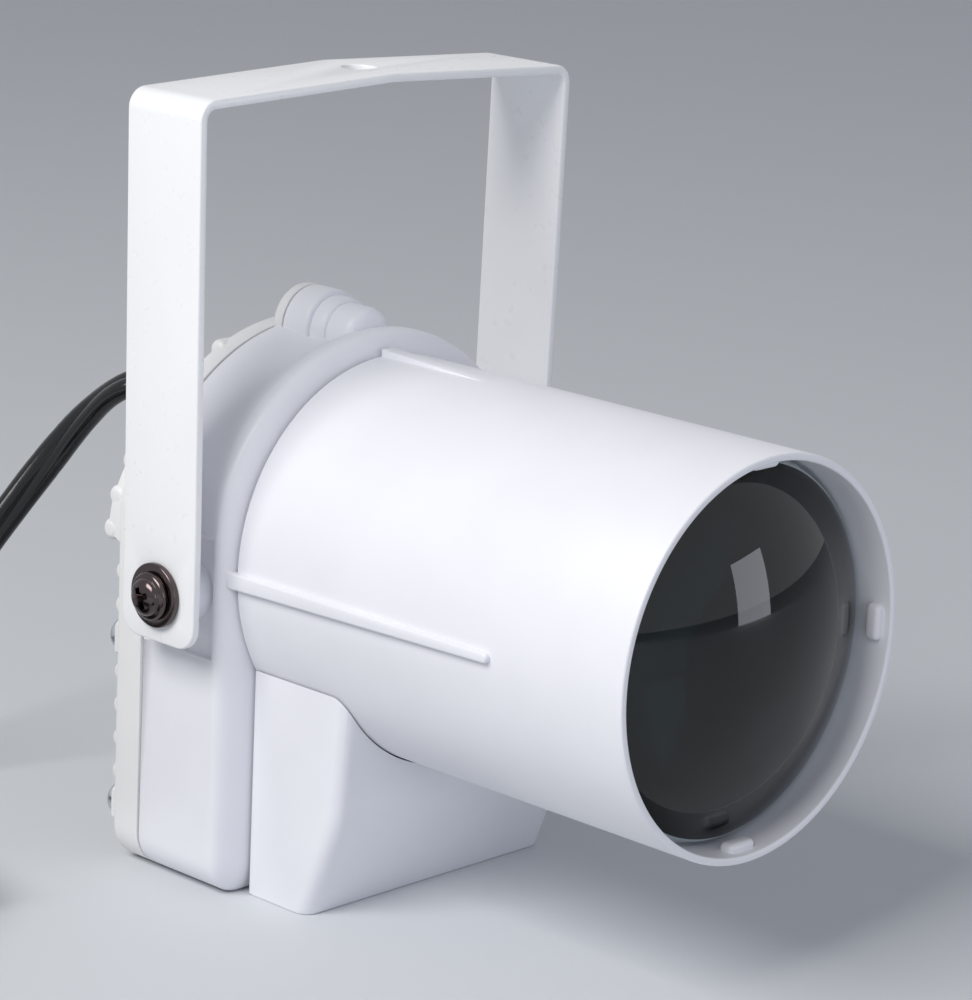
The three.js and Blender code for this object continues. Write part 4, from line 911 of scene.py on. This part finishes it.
# Moulded PVC: duller than the extruded sheath, from the mould's etched face.
moulded_pvc = add_grain(add_finish("moulded_black_pvc", IOR=1.53), 0.8 * mm, 0.02 * mm,
                        ("#101012", "#161618"), (0.38, 0.5))
settle(moved(relief, z=grip_height), "tapered_strain_relief", [moulded_pvc], "cord_sheath", "strain_relief")

# Coil tie: a short black band of hook-and-loop tape, wrapped round all the turns.
tie_turn = -0.1 * 2 * math.pi
tie_inner = 22.2 * mm
tie_outer = 36.7 * mm
tie_foot = 0.6 * mm
tie_top = 12.5 * mm
tie_round = 1.5 * mm
tie_half = 2 * mm
tape = 0.5 * mm
tie = drawn_along_x([(tie_inner, tie_foot, tie_round), (tie_outer, tie_foot, tie_round),
                     (tie_outer, tie_top, tie_round), (tie_inner, tie_top, tie_round)], -tie_half, tie_half)
end_faces = [face for face in tie.faces if abs(face.normal.x) > 0.9]
bmesh.ops.delete(tie, geom=end_faces, context="FACES")
bmesh.ops.solidify(tie, geom=tie.faces[:], thickness=-tape)
moved(rotated(tie, tie_turn - math.pi / 2, "Z"), coil_centre.x, coil_centre.y)
bmesh.ops.recalc_face_normals(tie, faces=tie.faces)
# Woven loop pile: dull and rough, with a coarse nap.
tie_tape = add_grain(add_finish("black_loop_tape"), 0.5 * mm, 0.25 * mm, ("#121214", "#1c1c1f"), (0.7, 0.9))
tie_piece = settle(tie, "loop_tape_tie", [tie_tape], "black_sleeve", "cord_tie")

# Plug: a flat two-pin plug of moulded black PVC, with finger grooves on both faces and round
# nickel-plated pins that are sleeved for their first half.
plug_x = coil_centre.x - coil_outer + tail_shift
plug_back = coil_centre.y - tail_length - 0.3 * mm
neck_foot = plug_back - 9 * mm
neck_end = plug_back + 1.1 * mm
plug_face = neck_foot - 36 * mm
plug_widths = [(13 * mm, plug_face), (17.65 * mm, plug_face + 13 * mm), (5.5 * mm, neck_foot)]
plug_corner = 2.4 * mm
plug_rim_round = 1.6 * mm
grip_radius = 0.9 * mm
grip_length = 15 * mm
grip_start = neck_foot - 7 * mm
grip_pitch = 3.4 * mm
grip_count = 4
neck_radius = 3.6 * mm
neck_taper = 0.15 * mm
neck_rings = 4
neck_groove = 0.4 * mm
plug = bmesh.new()
corners = [plug.verts.new((plug_x + x, y, 0)) for x, y in plug_widths]
corners += [plug.verts.new((plug_x - x, y, 0)) for x, y in reversed(plug_widths)]
plug.faces.new(corners)
bmesh.ops.bevel(plug, geom=corners, offset=plug_corner, segments=6, profile=0.5, affect="VERTICES",
                material=-1)
extruded(plug, (0, 0, 2 * plug_height))
rims = [edge for edge in plug.edges if abs(edge.verts[0].co.z - edge.verts[1].co.z) < on_axis]
softened(plug, rims, plug_rim_round, 5)
for i in range(grip_count):
    for level in (0, 2 * plug_height):
        groove = bmesh.new()
        bmesh.ops.create_cone(groove, cap_ends=True, segments=20, radius1=grip_radius,
                              radius2=grip_radius, depth=grip_length)
        rotated(groove, math.pi / 2, "Y")
        plug = carved(plug, moved(groove, plug_x, grip_start - grip_pitch * i, level))
neck = turned([
    (0, neck_foot - mm), (neck_radius, neck_foot - mm),
    *ringed(neck_foot, (neck_end - neck_foot) / (2 * neck_rings),
            [neck_radius - neck_taper * i for i in range(neck_rings)], neck_groove),
    (0, neck_end)], 48)
plug_piece = settle(gathered(plug, moved(neck, x=plug_x, z=plug_height)), "two_pin_plug", [moulded_pvc],
                    "plug_black", "plug_body")
# Nickel plate on brass: pale, slightly warm, polished.
nickel = add_grain(add_finish("nickel_plated_brass", Metallic=1.0), 0.4 * mm, 0.005 * mm,
                   ("#c9c6be", "#d3d0c9"), (0.16, 0.26))
pin_root = plug_face + 1.7 * mm
pin_tip = plug_face - 19 * mm
sleeve_tip = plug_face - 10 * mm
pin_radius = 2 * mm
pin_sleeve = 1.95 * mm
pin_neck = 1.8 * mm
pin_notch = 0.4 * mm
pin_sleeve_round = 0.1 * mm
pin_tip_round = mm
pin_offset = 9.3 * mm
for i, side in enumerate((-1, 1)):
    pin = turned([(0, pin_root), (pin_sleeve, pin_root), (pin_sleeve, sleeve_tip, pin_sleeve_round),
                  (pin_neck, sleeve_tip - pin_notch / 2), (pin_radius, sleeve_tip - pin_notch),
                  (pin_radius, pin_tip, pin_tip_round), (0, pin_tip)], 40)
    for face in pin.faces:
        face.material_index = int(face.calc_center_median().y > sleeve_tip - pin_notch / 4)
    settle(moved(pin, x=plug_x + side * pin_offset, z=plug_height), f"round_pin_{i + 1}",
                       [nickel, moulded_pvc], "plated_pin", f"plug_pin_{i + 1}")

# Pieces inside the housing, which stay as the CAD has them: the heat sink, the lamp, the driver
# and its wires, the screws that hold them and the captive nuts of the pivots.
inner_finishes = {"black_wire": cord_pvc, "zinc_steel": zinc}
for slot, name, sockets, size, depth, tones, roughness in (
        ("bare_aluminium", "extruded_aluminium", {"Metallic": 1.0}, 0.5, 0.02,
         ("#b4b7bb", "#c2c5c8"), (0.38, 0.5)),
        ("lamp_board", "white_solder_mask", {}, 0.6, 0.01, ("#e6e6e0", "#efefe9"), (0.4, 0.5)),
        ("phosphor", "yellow_phosphor_resin", {"Coat_Weight": 0.6}, 0.2, 0.01,
         ("#e3bf3a", "#edcc4e"), (0.25, 0.35)),
        ("circuit_board", "green_solder_mask", {"Coat_Weight": 0.3}, 0.8, 0.02,
         ("#26613c", "#2f6f46"), (0.35, 0.45)),
        ("winding_tape", "yellow_winding_tape", {}, 0.7, 0.02, ("#cfa72c", "#dcb53a"), (0.3, 0.45)),
        ("black_sleeve", "black_shrink_sleeve", {}, 0.5, 0.01, ("#161618", "#1e1e21"), (0.3, 0.4)),
        ("brown_wire", "brown_pvc_sleeve", {}, 0.6, 0.01, ("#74452a", "#7d4c2e"), (0.35, 0.45)),
        ("blue_wire", "blue_pvc_sleeve", {}, 0.6, 0.01, ("#2b5aa4", "#3163b0"), (0.35, 0.45)),
        ("red_wire", "red_pvc_sleeve", {}, 0.6, 0.01, ("#ab2219", "#b52a20"), (0.35, 0.45)),
        ("brass", "turned_brass", {"Metallic": 1.0}, 0.4, 0.01, ("#c2a052", "#cdab5e"), (0.25, 0.38))):
    inner_finishes[slot] = add_grain(add_finish(name, **sockets), size * mm, depth * mm, tones, roughness)
for part in frame["record"]["subparts"]:
    finish = inner_finishes.get(part["material_slot"])
    if finish:
        for material_slot in frame["nodes"][part["node"]].material_slots:
            material_slot.material = finish

# Studio: a pale floor that keeps the shadow, a pale surround that only the camera, glass and
# metal see, and three soft lamps: a large one from the left, a fill and a low one from the front.
floor_half = 6
floor_shape = bmesh.new()
bmesh.ops.create_grid(floor_shape, x_segments=1, y_segments=1, size=floor_half)
floor_mesh = bpy.data.meshes.new("floor")
floor_shape.to_mesh(floor_mesh)
floor_shape.free()
floor = bpy.data.objects.new("floor", floor_mesh)
bpy.context.scene.collection.objects.link(floor)
floor_mesh.materials.append(add_finish("matt_pale_floor", Base_Color=linear("#d3d6da"), Roughness=0.7))

world = bpy.data.worlds.new("studio")
bpy.context.scene.world = world
world.use_nodes = True
sky = world.node_tree.nodes["Background"]
sky.inputs["Color"].default_value = linear("#e8ecf4")
sky.inputs["Strength"].default_value = 0.36
surround = add_node(world, "ShaderNodeBackground", {"Color": linear("#d9dce0"), "Strength": 0.9})
rays = add_node(world, "ShaderNodeLightPath", {}).outputs
seen = add_node(world, "ShaderNodeMath", {0: rays["Is Camera Ray"], 1: rays["Is Transmission Ray"]},
                operation="MAXIMUM")
seen = add_node(world, "ShaderNodeMath", {0: seen.outputs[0], 1: rays["Is Glossy Ray"]},
                operation="MAXIMUM")
either = add_node(world, "ShaderNodeMixShader", {
    0: seen.outputs[0], 1: sky.outputs[0], 2: surround.outputs[0]})
world.node_tree.links.new(either.outputs[0], world.node_tree.nodes["World Output"].inputs["Surface"])

for name, place, aim, size, watts, colour in (
        ("key", (-0.78, -0.02, 0.78), (0, -0.02, 0.06), (0.7, 0.5), 9.2, "#fffdfa"),
        ("front", (-0.3, -0.95, 0.25), (0, -0.04, 0.05), (0.3, 0.4), 0.7, "#e6ecfc"),
        ("low", (0.5, -0.75, 0.1), (0, -0.04, 0.05), (0.22, 0.3), 0.6, "#eef2fd")):
    light = bpy.data.lights.new(name, "AREA")
    light.shape = "RECTANGLE"
    light.size, light.size_y = size
    light.energy = watts
    light.color = linear(colour)[:3]
    lamp = bpy.data.objects.new(name, light)
    lamp.location = place
    lamp.rotation_euler = (Vector(aim) - Vector(place)).to_track_quat("-Z", "Y").to_euler()
    bpy.context.scene.collection.objects.link(lamp)

bpy.context.scene.view_settings.view_transform = "Standard"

======

SET PROBLEM>
Copy each line that contains the word "three".

RESULT BELOW>
The three.js and Blender code for this object continues. Write part 4, from line 911 of scene.py on. This part finishes it.
# metal see, and three soft lamps: a large one from the left, a fill and a low one from the front.